Well, we’re back.
We didn’t intend to take a break after the Hartwell Memorial issue, which was complete in February (though released in mid-March). But I underestimated how much David’s death would hover over the magazine, leading me into a cycle of guilt-avoidance where any time I tried to sit down to do the work of finishing this issue, my brain found every possible excuse to not get anything done. But we’re here now with what I think is a simply terrific issue.
I don’t know that I’m completely out of that cycle yet, but I will do everything I can to fill the gap and return the magazine to its monthly schedule.
One of the characteristics of work avoidance is that it sometimes drives one to get other things accomplished. I’m happy to say that in this case, it means that I uploaded clean copies of all of our recent issues to Lulu.com, including the Memorial. You can find them at <bit.ly/NYRSF-POD> and I recommend them highly. And if you check Lulu’s twitter feed <@Luludotcom>, I’m sure you’ll find a nice coupon. Buy now! Buy many! Buy without thinking!
I’ll close with a Hartwell anecdote I shared at Tor’s memorial. Early in my career as Kitchen Staff Supervisor of this publication, I asked David why he had 5 or more bottles of mustard in his refrigerator. He explained that when he was a grad student struggling to make ends meet, one of the staples of his diet was his lunchtime baloney sandwich. Baloney was cheap and easy to make. But he discovered that good bread and exotic mustards, in the quantities necessary for sandwich making, were not much more expensive than plain white bread and yellow mustard. So every day he would vary the bread and the mustard on his sandwich, and he went over two years without eating the same sandwich.

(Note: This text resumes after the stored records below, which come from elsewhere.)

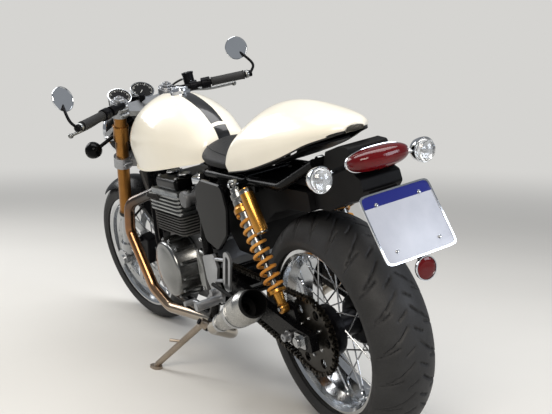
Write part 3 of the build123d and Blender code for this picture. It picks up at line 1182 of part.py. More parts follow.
front_wheel = {
    "front_tyre": tyre(FRONT_RADIUS, FRONT_HALF),
    "front_rim": rim(FRONT_HALF),
    "front_hub": wheel_hub(front_hub_profile, FRONT_FLANGE_Y, FRONT_FLANGE_R, 9.0),
    "front_discs": both(front_disc),
}
rear_wheel = {
    "rear_tyre": tyre(REAR_RADIUS, REAR_HALF),
    "rear_rim": rim(REAR_HALF),
    "rear_hub": wheel_hub(rear_hub_profile, REAR_FLANGE_Y, REAR_FLANGE_R, 14.0),
    "rear_disc": rear_disc,
    "rear_sprocket": rear_sprocket,
}
fixed = {
    "frame": frame().fuse(stand_bracket()),
    "seat_subframe": subframe(),
    "swingarm": swingarm(),
    "stand_spools": both(stand_spool()),
    "rear_axle": rear_axle(),
    "shock_bodies": both(shock_body()),
    "shock_springs": both(shock_spring()),
    "crankcase": crankcase(),
    "cylinder_block": cylinder_block(),
    "cylinder_head": cylinder_head(),
    "engine_covers": engine_covers(),
    "throttle_bodies": both(throttle_body()),
    "radiator": radiator(),
    "exhaust_headers": both(header()),
    "silencers": both(silencer()),
    "fuel_tank": fuel_tank(),
    "filler_neck": filler_neck(),
    "seat": seat(),
    "seat_base": seat_base(),
    "seat_cowl": seat_cowl(),
    "electrics_box": electrics_box(),
    "rear_mudguard": rear_mudguard(),
    "plate_holder": plate_holder(),
    "number_plate": number_plate(),
    "rear_reflector": rear_reflector(),
    "tail_light": tail_light(),
    "rear_indicators": both(indicator((-246, 152, 786), (-1, 0, 0.03), (-206, 60, 788))),
    "side_panels": both(side_panel()),
    "rearsets": both(rearset()),
    "drive_chain": chain(),
    "rear_caliper": rear_caliper(),
}
steered = {
    "top_yoke": top_yoke(),
    "bottom_yoke": bottom_yoke(),
    "fork_tubes": Part() + [fork_tube(1), fork_tube(-1)],
    "fork_sliders": Part() + [fork_slider(1), fork_slider(-1)],
    "front_axle": front_axle(),
    "front_calipers": Part() + [caliper(1), caliper(-1)],
    "clip_on_bars": Part() + [clip_on(1), clip_on(-1)],
    "grips": Part() + [grip(1), grip(-1)],
    "bar_controls": Part() + [controls(1), controls(-1)],
    "mirrors": Part() + [mirror_head(1), mirror_head(-1)],
    "headlight": headlight(),
    "front_indicators": both(indicator(tuple(SIGNAL), (1, 0, 0), (SIGNAL.X - 34, HEADLIGHT_RADIUS + 17 + CLEAR, SIGNAL.Z + 30))),
    "instruments": instruments(),
    "front_mudguard": front_mudguard(),
    "brake_hose": brake_hose(),
}
stand = {"side_stand": side_stand()}
cap = {"filler_cap": filler_cap()}

pieces = {}
for group, place in ((fixed, Location()), (steered, steer_turn), (stand, Location()), (cap, Location())):
    for name, shape in group.items():
        pieces[name] = lean_over * (place * shape)
for name, shape in front_wheel.items():
    pieces[name] = lean_over * (steer_turn * (Pos(*FRONT_AXLE) * shape))
for name, shape in rear_wheel.items():
    pieces[name] = lean_over * (Pos(*REAR_AXLE) * shape)

boxes = [shape.bounding_box() for shape in pieces.values()]
mid_x = (min(b.min.X for b in boxes) + max(b.max.X for b in boxes)) / 2
mid_y = (min(b.min.Y for b in boxes) + max(b.max.Y for b in boxes)) / 2
centring = Pos(-mid_x, -mid_y, 0)

os.makedirs("parts", exist_ok=True)
for name, shape in pieces.items():
    export_step(centring * shape, f"parts/{name}.step")
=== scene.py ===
# %% [markdown]
# # A cafe racer on its side stand
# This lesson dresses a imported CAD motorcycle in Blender. The solids already stand where they
# belong, so each step either gives a solid the finish of the real thing, or builds a finer piece
# in its place and lets it ride on the same moving body.

# %% Load the fixed frame
import json
import math

import bmesh
import bpy
from mathutils import Matrix, Vector


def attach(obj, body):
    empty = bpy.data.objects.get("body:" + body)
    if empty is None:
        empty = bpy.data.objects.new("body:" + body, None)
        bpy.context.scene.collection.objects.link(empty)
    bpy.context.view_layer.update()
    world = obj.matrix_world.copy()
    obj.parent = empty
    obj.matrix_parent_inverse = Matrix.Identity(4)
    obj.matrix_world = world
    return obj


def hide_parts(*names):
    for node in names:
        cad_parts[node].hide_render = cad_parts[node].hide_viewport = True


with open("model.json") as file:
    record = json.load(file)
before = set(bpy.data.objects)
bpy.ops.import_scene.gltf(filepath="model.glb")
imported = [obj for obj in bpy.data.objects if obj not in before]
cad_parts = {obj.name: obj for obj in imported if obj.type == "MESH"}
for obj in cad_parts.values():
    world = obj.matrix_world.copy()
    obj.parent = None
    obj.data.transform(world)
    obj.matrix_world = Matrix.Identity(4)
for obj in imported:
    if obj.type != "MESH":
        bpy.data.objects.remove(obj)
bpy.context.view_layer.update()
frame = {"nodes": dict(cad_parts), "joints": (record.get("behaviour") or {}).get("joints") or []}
nodes = frame["nodes"]

# %% [markdown]
# ## Two sets of axes
# A parked motorcycle leans and its bars are turned, which makes every coordinate awkward. The
# pieces are drawn on an upright machine instead, in millimetres: X ahead of the rear axle, Y to
# the rider's left, Z up. One matrix per group then leans it, and turns what steers. Each piece
# keeps its upright shape in its mesh, so a pattern can use the same easy axes.

# %% Upright and steered axes
MM = 0.001
AHEAD, LEFT, UP = Vector((1, 0, 0)), Vector((0, 1, 0)), Vector((0, 0, 1))
SIDES = {1: "left", -1: "right"}
LEAN, PITCH, PARKED_STEER, RAKE = (math.radians(a) for a in (11.47, 0.11, 9.2, 22.8))
WHEELBASE, TRAIL = 1415.0, 92.0
REAR_RADIUS, FRONT_RADIUS = 318.0, 300.0
REAR_AXLE, FRONT_AXLE = Vector((0, 0, REAR_RADIUS)), Vector((WHEELBASE, 0, FRONT_RADIUS))
rear_joint = next(j for j in frame["joints"] if j["name"] == "rear_wheel_spin")
tilt = Matrix.Rotation(PITCH, 4, "Y") @ Matrix.Rotation(-LEAN, 4, "X")
CHASSIS = Matrix.Translation(Vector(rear_joint["pos_m"]) - tilt @ (REAR_AXLE * MM)) @ tilt
CHASSIS_UP = tilt @ UP
STEER_UP = Vector((-math.sin(RAKE), 0, math.cos(RAKE)))
STEER_FWD = Vector((math.cos(RAKE), 0, math.sin(RAKE)))
STEER_FOOT = Vector((WHEELBASE + TRAIL, 0, 0))
foot = Matrix.Translation(STEER_FOOT * MM)
STEERING = CHASSIS @ foot @ Matrix.Rotation(PARKED_STEER, 4, STEER_UP) @ foot.inverted()
STEERED = ("steering", "front_wheel")
print("rear axle stands at", [round(v, 3) for v in CHASSIS @ (REAR_AXLE * MM)])

# %% [markdown]
# ## Camera, floor and light
# The photograph was taken by somebody standing behind the machine on its left, so the camera
# stands there too. The floor is plain and pale, and large soft lamps give long even reflections,
# which is how a studio shows painted and polished metal.

# %% Camera
CAMERA_AT = CHASSIS.translation + Vector((-1.96235, 1.39676, 0.95831))
YAW, TILT, ROLL = (math.radians(a) for a in (-29.617, -7.870, 0.358))
PHOTO_WIDTH, FOCAL_PIXELS, SENSOR = 552, 893.176, 36.0

gaze = Vector((math.cos(YAW) * math.cos(TILT), math.sin(YAW) * math.cos(TILT), math.sin(TILT)))
level = Vector((math.sin(YAW), -math.cos(YAW), 0))
above = level.cross(gaze)
right = level * math.cos(ROLL) + above * math.sin(ROLL)
up = above * math.cos(ROLL) - level * math.sin(ROLL)
camera_data = bpy.data.cameras.new("camera")
camera_data.sensor_width = SENSOR
camera_data.lens = FOCAL_PIXELS * SENSOR / PHOTO_WIDTH
camera = bpy.data.objects.new("camera", camera_data)
bpy.context.scene.collection.objects.link(camera)
camera.matrix_world = Matrix.Translation(CAMERA_AT) @ Matrix((right, up, -gaze)).transposed().to_4x4()
bpy.context.scene.camera = camera
print("camera lens", round(camera_data.lens, 2), "mm")


# %% Colours, and one function that adds a node
def colour(hex_code):
    """The linear colour of an sRGB hex value."""
    parts = [int(hex_code[i : i + 2], 16) / 255 for i in (0, 2, 4)]
    return [c / 12.92 if c <= 0.04045 else ((c + 0.055) / 1.055) ** 2.4 for c in parts] + [1.0]


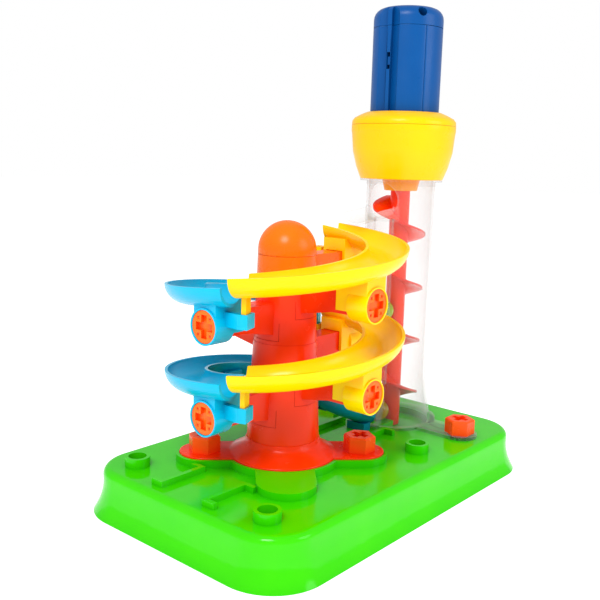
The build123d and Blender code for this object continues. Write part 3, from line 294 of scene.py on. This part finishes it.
MATERIALS = {
    "base_green": moulded_plastic(
        "ABS, lime green, moulded", "#42D400", "#34CA00", "#14AC00", 0.1),
    "column_red": moulded_plastic(
        "ABS, orange red, moulded", "#FF3A04", "#FA3200", "#E41C00", 0.24),
    "dome_orange": moulded_plastic(
        "ABS, orange, moulded", "#FF7606", "#FA6800", "#EC4C00", 0.26),
    "bolt_orange": moulded_plastic(
        "ABS, bright orange, moulded", "#FF7412", "#FF680C", "#F82000", 0.25),
    "bolt_vermilion": moulded_plastic(
        "ABS, vermilion, moulded", "#FF5A14", "#FC4C0C", "#F01C00", 0.25),
    "track_yellow": moulded_plastic(
        "ABS, yellow, moulded", "#FFDA00", "#FFCC00", "#FF9C00", 0.22),
    "track_blue": moulded_plastic(
        "ABS, sky blue, moulded", "#00BCE2", "#00B2DA", "#0096C4", 0.22),
    "chute_blue": moulded_plastic(
        "ABS, teal, moulded", "#089CB4", "#048AA0", "#006880", 0.22),
    "clear_plastic": clear_plastic(),
    "collar_yellow": moulded_plastic(
        "ABS, warm yellow, moulded", "#FFCA00", "#FFC000", "#FF9400", 0.28),
    "bush_orange": moulded_plastic(
        "ABS, amber, moulded", "#FFAE00", "#F89C00", "#E87000", 0.22),
    "driver_blue": moulded_plastic(
        "ABS, deep blue, satin", "#005096", "#00488A", "#002E66", 0.3),
    "dark_plastic": moulded_plastic(
        "ABS, black, moulded", "#1E1E22", "#141416", "#08080A", 0.35),
    "can_metal": plated_metal("sheet steel, zinc plated", "#C4C6C8", "#A2A4A8", 0.3),
    "screw_steel": plated_metal("steel screw, nickel plated", "#B0AEA8", "#8C8A86", 0.35),
    "marble_green": marble_acrylic("acrylic, lime, polished", "#B8E010", "#8CC400"),
    "marble_amber": marble_acrylic("acrylic, amber, polished", "#D8B010", "#A88400"),
}
SLOTS = {part["node"]: part["material_slot"] for part in frame["record"]["subparts"]}
FINISHES = {**SLOTS, "foot_bolts": "bolt_vermilion", "flange_bolts": "bolt_vermilion"}
BODY_OF = {node: body for body, nodes in frame["record"]["behaviour"]["bodies"].items()
           for node in nodes}

# ---------------------------------------------------------------- moulded pieces
def moulding(node, radius):
    """A copy of a node whose sharp edges are rounded to a radius, as a moulded piece's are."""
    bm = bmesh.new()
    bm.from_mesh(frame["nodes"][node].data)
    bmesh.ops.remove_doubles(bm, verts=bm.verts, dist=WELD)
    edges = [edge for edge in bm.edges
             if len(edge.link_faces) == 2 and edge.calc_face_angle(0) > SHARP
             and edge.calc_length() > SHORTEST_EDGE]
    bmesh.ops.bevel(bm, geom=edges, affect="EDGES", offset=radius, segments=EDGE_STEPS,
                    profile=0.5, clamp_overlap=True, material=-1)
    for face in bm.faces:
        face.smooth = True
    mesh = bpy.data.meshes.new(f"{node}_moulding")
    bm.to_mesh(mesh)
    bm.free()
    mesh.set_sharp_from_angle(angle=CREASED)
    piece = bpy.data.objects.new(f"{node}_moulding", mesh)
    scene.collection.objects.link(piece)
    even = piece.modifiers.new("even shading", "WEIGHTED_NORMAL")
    even.keep_sharp = True
    mesh.materials.append(MATERIALS[FINISHES[node]])
    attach(piece, BODY_OF[node])
    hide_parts(node)


# The radius of each moulding's edges, in millimetres
EDGE_RADII = {
    "base": 0.6, "column_foot": 0.6, "column_cap": 0.5, "foot_bolts": 0.5, "flange_bolts": 0.5,
    "exit_chute": 0.35, "lift_tube": 0.3, "clear_chute": 0.3, "lifting_screw": 0.3,
    "collar_bowl": 0.5, "collar_ring": 0.5, "driver_front_shell": 0.7, "driver_rear_shell": 0.7,
    "driver_end_cap": 0.7, "direction_switch": 0.3,
}
EDGE_RADII.update({node: 0.5 for node in SLOTS if "_ring_" in node})
EDGE_RADII.update({node: 0.45 for node in SLOTS if node.endswith("_track")})
EDGE_RADII.update({node: 0.4 for node in SLOTS if node.endswith(("yellow_bolts", "blue_bolts"))})


def dress_nodes():
    """Give every node of the frame its slot's material."""
    for name, node in frame["nodes"].items():
        node.data.materials.clear()
        node.data.materials.append(MATERIALS[FINISHES[name]])


# ---------------------------------------------------------------- build the scene
place_camera()
light_studio()
lay_floor()
dress_nodes()
for node, radius in EDGE_RADII.items():
    moulding(node, radius * MM)
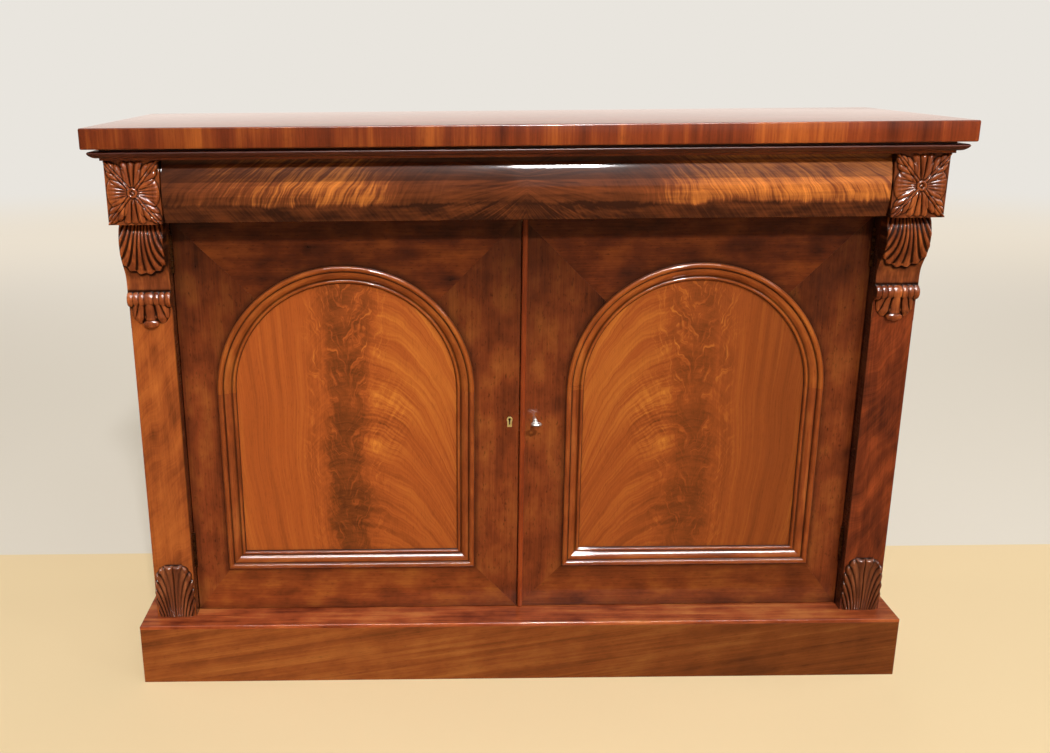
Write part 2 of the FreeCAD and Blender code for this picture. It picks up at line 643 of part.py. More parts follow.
def door_frame(meeting_edge):
    """Four mitred members: hinge stile, meeting stile, top rail and bottom rail."""
    blank = box(meeting_edge, DOOR_OUTER, DOOR_FACE, DOOR_BACK, DOOR_BOTTOM, DOOR_TOP)
    blank = blank.cut(arched_opening(OPENING_RADIUS, OPENING_BOTTOM, DOOR_FACE - 1, DOOR_BACK + 1))
    panel_half = OPENING_RADIUS + PANEL_TONGUE
    blank = blank.cut(box(ARCH_CENTRE_X - panel_half, ARCH_CENTRE_X + panel_half,
                          PANEL_FACE, DOOR_BACK + 1,
                          OPENING_BOTTOM - PANEL_TONGUE, SPRING_Z + panel_half))
    for z in HINGE_HEIGHTS:
        blank = cut(blank, [door_leaf_pocket(z), knuckle_recess(z)])

    depth = V(0, DOOR_THICK, 0)
    inward = 240.0
    top_region = prism([V(meeting_edge, DOOR_FACE, DOOR_TOP),
                        V(meeting_edge + inward, DOOR_FACE, DOOR_TOP - inward),
                        V(DOOR_OUTER - inward, DOOR_FACE, DOOR_TOP - inward),
                        V(DOOR_OUTER, DOOR_FACE, DOOR_TOP)], depth)
    bottom_region = prism([V(meeting_edge, DOOR_FACE, DOOR_BOTTOM),
                           V(ARCH_CENTRE_X - OPENING_RADIUS, DOOR_FACE, OPENING_BOTTOM),
                           V(ARCH_CENTRE_X + OPENING_RADIUS, DOOR_FACE, OPENING_BOTTOM),
                           V(DOOR_OUTER, DOOR_FACE, DOOR_BOTTOM)], depth)
    top_rail = blank.common(top_region)
    bottom_rail = blank.common(bottom_region)
    stile_pair = blank.cut(top_region).cut(bottom_region)
    stile_solids = sorted(stile_pair.Solids, key=lambda solid: solid.CenterOfMass.x)
    return {"meeting_stile": stile_solids[0], "hinge_stile": stile_solids[-1],
            "top_rail": top_rail.Solids[0], "bottom_rail": bottom_rail.Solids[0]}


def door_panel():
    half = OPENING_RADIUS + PANEL_TONGUE - 0.5
    return box(ARCH_CENTRE_X - half, ARCH_CENTRE_X + half, PANEL_FACE, PANEL_FACE + PANEL_THICK,
               OPENING_BOTTOM - PANEL_TONGUE + 0.5, SPRING_Z + half)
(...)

This struck me as a quintessentially Hartwell idea, combining frugality and clever footwork to solve a sticky problem. In later years, I realized that there are ways in which this is an allegory to (one approach to) genre fiction: Vary enough details of the sandwich and you can cheerfully eat baloney every day for lunch and never get tired.
Lunch well, everyone. See you within a month.
—Kevin J. Maroney
and the editors
I LOVE the baloney sandwich metaphor! I'm going to keep it in mind as a way to prevent taking my own writing too seriously.